Le développement des technologies de l'information et de la communication est dans tous les domaines une priorité absolue du gouvernement – détaillée dans le rapport Our Information Age 2, publié le 15 avril 1998. Les technologies de l'information et de la communication sont un outil privilégié au service de l'éducation, de la formation continue des adultes, de la culture, de l'intégration sociale (cf. les projets « National Grid for Learning » 3, lancé en 1998, et « The Learning Age » 4). L'accès à l'information doit donc être considérablement élargi et facilité : les bibliothèques publiques sont l'instrument idéal permettant de veiller à ce que cet accès soit réellement démocratique et qu'il ne se crée pas une « exclusion de la société de l'information ».

Le gouvernement a dans cette optique décidé de favoriser la mise en place d'un réseau reliant toutes les bibliothèques publiques, et connecté au « National Grid for Learning » : « The People's Network » 5. Sa mise en place se fera selon les modalités suivantes :

– création d'une infrastructure nationale permettant de relier entre eux les réseaux de bibliothèques locaux ;

– mise à niveau des réseaux existant selon des standards nationaux ;

– mise en place de partenariat entre secteur public et secteur privé (notamment pour faire diminuer les coûts de télécommunication) ;

– développement d'un plan de formation pour les 27 000 agents des bibliothèques publiques ;

– création de ressources et de services électroniques (plan de numérisation des collections patrimoniales par exemple).

L'objectif affiché est la connexion de toutes les bibliothèques publiques et l'interconnexion avec le « National Grid for Learning » et les autres réseaux existant (JANET, pour l'enseignement supérieur et la recherche) ou en chantier (NHSnet), pour l'horizon 2002.

Les moyens financiers 6 alloués sont les suivants : 200 millions de livres pour l'infrastructure, 50 millions de livres pour la création de contenus, 20 millions de livres pour la formation des équipes. L'intégralité de ces fonds proviennent de la Loterie nationale.
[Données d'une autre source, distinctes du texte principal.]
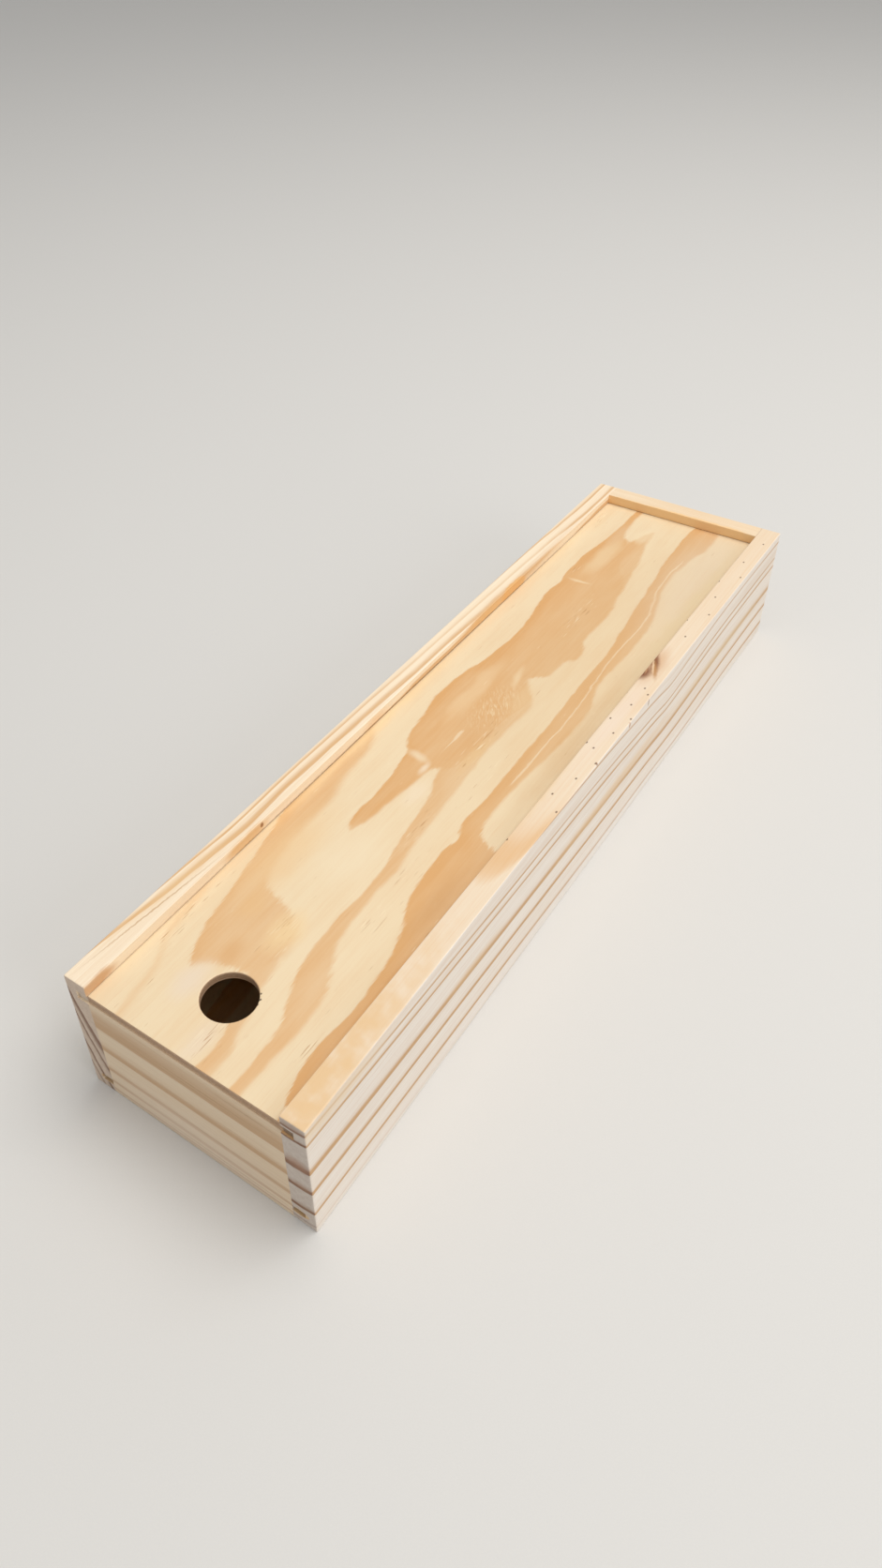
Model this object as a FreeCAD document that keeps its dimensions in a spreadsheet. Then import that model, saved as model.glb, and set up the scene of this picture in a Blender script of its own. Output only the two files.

Maintien de la qualité des services de base des bibliothèques

À diverses reprises, le Gouvernement a souligné l'importance du rôle joué par les bibliothèques au sein des communautés locales, de leur rôle dans la diffusion de l'information et le maintien d'un accès démocratique à la « société de l'information » – l'importance accordée par le gouvernement à la défense de la liberté d'accès à l'information s'est récemment traduite par la publication du très controversé Freedom on Information Bill 7, en juin 1999.

Le DCMS a prouvé l'intérêt qu'il porte aux bibliothèques publiques à travers diverses mesures :

– introduction en 1998 des Annual Library Plans : toutes les autorités locales ont désormais obligation de présenter chaque année au gouvernement un projet énonçant leur politique en matière de bibliothèques. Le DCMS peut émettre des réserves et demander la révision de ce projet s'il considère que les termes du « Public Libraries and Museums Act » 8 de 1964 ne sont pas respectés.

C'est ainsi que cette année un grand nombre d'autorités locales ont dû réviser leur projet et doter leurs bibliothèques de moyens plus importants que ceux initialement prévus. La réduction des budgets accordés aux bibliothèques devait en effet mener à la fermeture de cinquante bibliothèques 9 dans l'ensemble du pays, dont vingt à Londres (Boroughs de Camden, Lambeth, Islington, Haringey, Barnsley). Le DCMS, soutenu par le Parlement et par une campagne de presse en faveur des bibliothèques, a demandé de manière pressante aux autorités concernées de revoir leurs projets. Devant l'émoi provoqué (débat au Parlement, campagne de presse relayée par le Guardian et l'Evening Standard, manifestations des usagers), presque toutes les autorités concernées, sauf les Boroughs de Camden et de Lambeth, ont renoncé aux fermetures 10.

– création en décembre 1998 d'une commission parlementaire sur les bibliothèques, présidée par la député Linda Perham.

– publication annoncée par le DCMS de normes de qualité concernant les bibliothèques, et dont le but sera de définir les seuils minimum en matière de budget, personnel, nombre d'ouvrages, heures d'ouverture, etc. pour garantir la prestation d'un service de base. Dans son discours du 1er juillet dernier, Chris Smith a insisté sur le fait que ces normes devront avoir une réelle valeur légale, et qu'elles devront aider les bibliothécaires à défendre leurs moyens face aux autorités locales.

L'entrée de la Grande-Bretagne dans la « société de l'information » a conduit les usagers, comme le gouvernement, à avoir vis-à-vis des bibliothèques publiques une plus grande exigence de service. En dépit de cela, les bibliothèques publiques sont toujours depuis le début des années 80 les premières à subir des réductions de budget conduisant à des fermetures ou des diminutions d'horaires d'ouverture, et ce mouvement se serait encore confirmé en 1999 sans l'intervention du Gouvernement. Pour pouvoir relever le défi que représente l'entrée de plain-pied dans la société de l'information, les bibliothèques publiques comptent sur un soutien affirmé du gouvernement central et se tournent de plus en plus vers des sources de financement alternatives : facturation des services, fonds provenant de la Loterie nationale, etc. Bien conscient de cela, le Gouvernement multiplie les gestes et les positions de principe en faveur des bibliothèques.